Sin embargo, en el plano de las ideas, el diagnóstico de Emmanuel Macron tiene la virtud de poner a la ciudadanía ante sus propias responsabilidades. Como escribió un analista francés, «este discurso es quizá el de las ilusiones perdidas porque marca también el fin de la inocencia y de la creencia, en cada elección, en un mundo mejor que parece alejarse cada vez más del horizonte». Representa, además, el final de una cierta idea de opulencia que se había ido instalado desde hace décadas en los países del primer mundo. También Macron, con su evocación de los «días felices», y los políticos que le precedieron, en Francia y en las grandes democracias europeas, contribuyeron a anestesiar a los ciudadanos.

Ahora debemos despertar en una realidad convulsa. Se trata de un diagnóstico que formuló, hace ya treinta años, Gilles Lipovetsky en su libro El crepúsculo del deber. Este ensayista francés nos alertaba de la «ética indolora» de los nuevos tiempos posmodernos, en los que las democracias repudian la ética del deber en beneficio de los derechos individuales y de un Estado de bienestar sin límites.
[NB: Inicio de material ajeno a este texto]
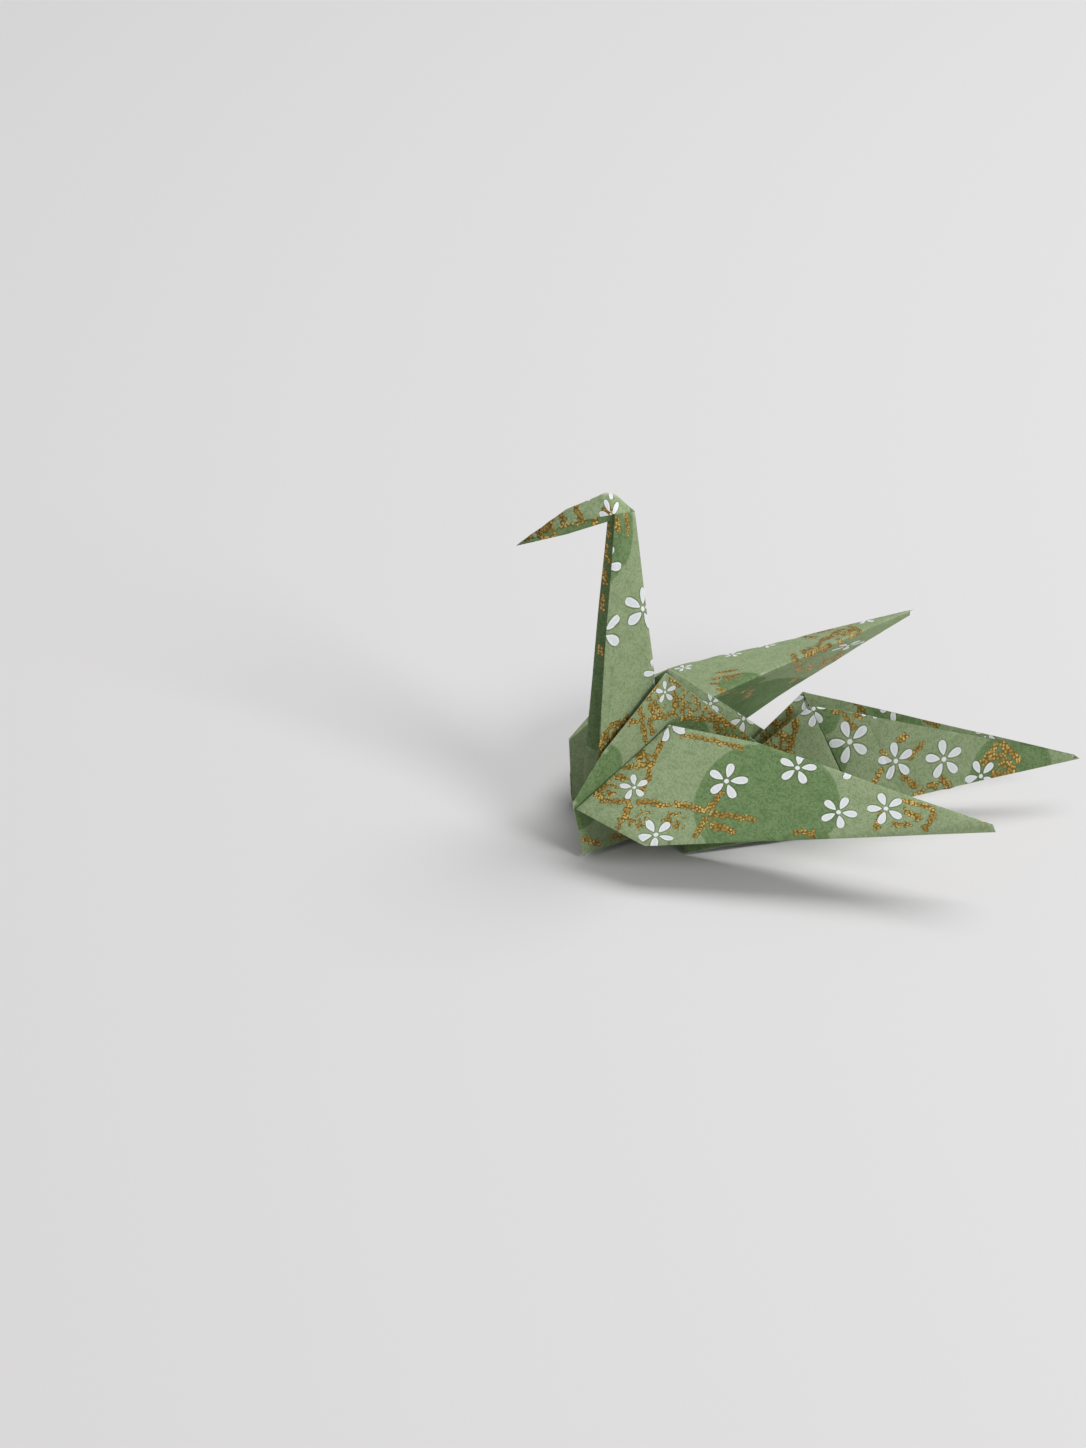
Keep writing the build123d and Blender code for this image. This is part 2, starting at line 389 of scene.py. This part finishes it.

La traducción de esta tendencia, en el plano político, se concreta en una subasta electoral permanente en la que los electores son tratados más como clientes que como ciudadanos, es decir, depositarios de derechos, pero también de deberes.

Macron puso en marcha el jueves de la semana pasada un Consejo Nacional de la Refundación (CNR), integrado por medio centenar de representantes de la sociedad civil, para reconectar a la ciudadanía con la política. Está por ver que su método, que incluye la participación en línea y no excluye la convocatoria de referéndums, sea el más acertado. El fracaso de la reforma constitucional chilena nos ilustra sobre los límites de la democracia participativa. El presidente, en todo caso, ha tenido el coraje de enmendar su discurso sobre el retorno de «los días felices» y de pedir a los franceses que no olviden que el código de derechos de ciudadanía incluye un código recíproco de deberes. Ojalá que nuestros políticos –de los gobiernos y de las oposiciones– hagan suyo ese discurso: menos demagogia y más pedagogía. El año electoral juega en contra.